Charles drew a regular hexagon and divided it into two identical trapezoids. The side length of the hexagon is 16 centimeters, and the length of the diagonal shown is 32 centimeters. Charles measured the height of one of the trapezoids and found that the height was 13.9 centimeters. Find the area of the hexagon.

A regular hexagon and divided it into two identical trapezoids.
The side length of the hexagon is 16 cm and the height of one of the trapezoids is 13.9 cm. The length of the diagonal shown is 32 cm.

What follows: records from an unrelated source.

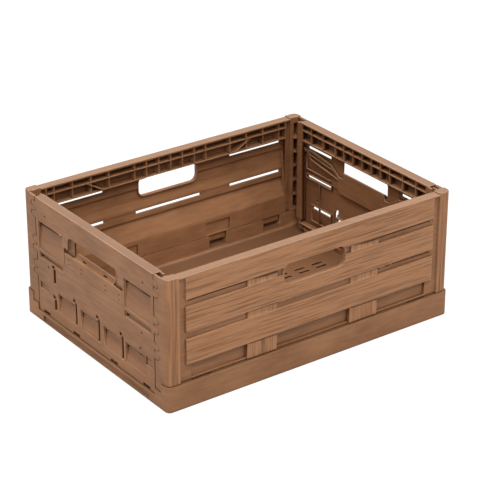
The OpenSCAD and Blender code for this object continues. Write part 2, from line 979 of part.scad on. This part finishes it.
module release_bar_right() {
    color(plastic_bar)
        rotate([0, 0, 180])
            release_bar();
}

base();
long_wall_front();
long_wall_back();
short_wall_left();
short_wall_right();
release_bar_left();
release_bar_right();
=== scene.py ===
import json
import math

import bmesh
import bpy
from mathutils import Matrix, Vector, noise

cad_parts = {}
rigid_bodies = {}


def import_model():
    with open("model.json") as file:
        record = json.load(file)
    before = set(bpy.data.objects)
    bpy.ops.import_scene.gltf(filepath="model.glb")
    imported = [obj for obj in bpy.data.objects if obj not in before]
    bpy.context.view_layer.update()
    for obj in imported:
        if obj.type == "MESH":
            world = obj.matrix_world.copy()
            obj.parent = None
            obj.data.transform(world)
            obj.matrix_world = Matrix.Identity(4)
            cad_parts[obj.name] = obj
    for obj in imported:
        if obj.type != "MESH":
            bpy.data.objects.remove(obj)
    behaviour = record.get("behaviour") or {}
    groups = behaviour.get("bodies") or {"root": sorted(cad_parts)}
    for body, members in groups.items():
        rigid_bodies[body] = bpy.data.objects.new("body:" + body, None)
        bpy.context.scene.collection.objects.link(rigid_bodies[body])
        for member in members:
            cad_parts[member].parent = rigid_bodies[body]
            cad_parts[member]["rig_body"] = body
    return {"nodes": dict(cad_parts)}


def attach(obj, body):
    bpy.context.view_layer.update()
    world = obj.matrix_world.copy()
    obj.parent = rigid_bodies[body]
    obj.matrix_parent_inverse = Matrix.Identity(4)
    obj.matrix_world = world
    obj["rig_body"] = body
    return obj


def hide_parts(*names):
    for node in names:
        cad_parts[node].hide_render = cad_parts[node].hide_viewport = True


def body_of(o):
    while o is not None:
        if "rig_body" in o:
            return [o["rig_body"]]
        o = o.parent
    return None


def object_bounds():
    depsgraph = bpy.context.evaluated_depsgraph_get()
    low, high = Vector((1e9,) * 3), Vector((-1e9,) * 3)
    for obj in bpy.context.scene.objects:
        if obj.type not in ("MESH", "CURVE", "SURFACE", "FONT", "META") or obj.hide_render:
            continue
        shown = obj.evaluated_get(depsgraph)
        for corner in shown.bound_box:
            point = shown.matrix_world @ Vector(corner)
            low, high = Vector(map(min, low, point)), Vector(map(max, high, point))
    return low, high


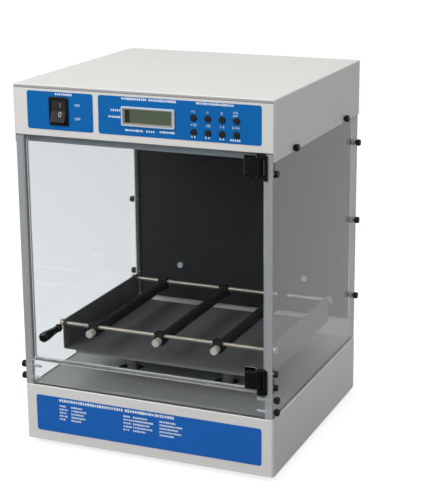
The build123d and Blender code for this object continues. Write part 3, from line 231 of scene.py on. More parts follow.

The side length makes with the height of the trapezium.
Pythagoras theorem is applied to get the base of the triangle.
base² = 16²-(13.9)²
base² = 256-193.21
base² = 62.79
base will be the square root of 62.79
Base length will be 7.9 cm
The length of opposite diagonal can be calculated by subtracting the sum of base length of two triangle from the length of diagonal.
Length of the parallel side = 32-(7.9+7.9)
= 16.2 cm
Area of trapezoid = $$\frac{1}{2}$$×(sum of bases)×height
= $$\frac{1}{2}$$×(32+16.2)×13.9
= $$\frac{1}{2}$$×48.2×13.9
= $$\frac{1}{2}$$×669.9
= 334.9 sq.cm
Area of hexagon = Area of trapezoid + Area of trapezoid
= 334.9+334.9
= 669.8 sq.ft
Thus, the area of hexagon is 669.8 sq.ft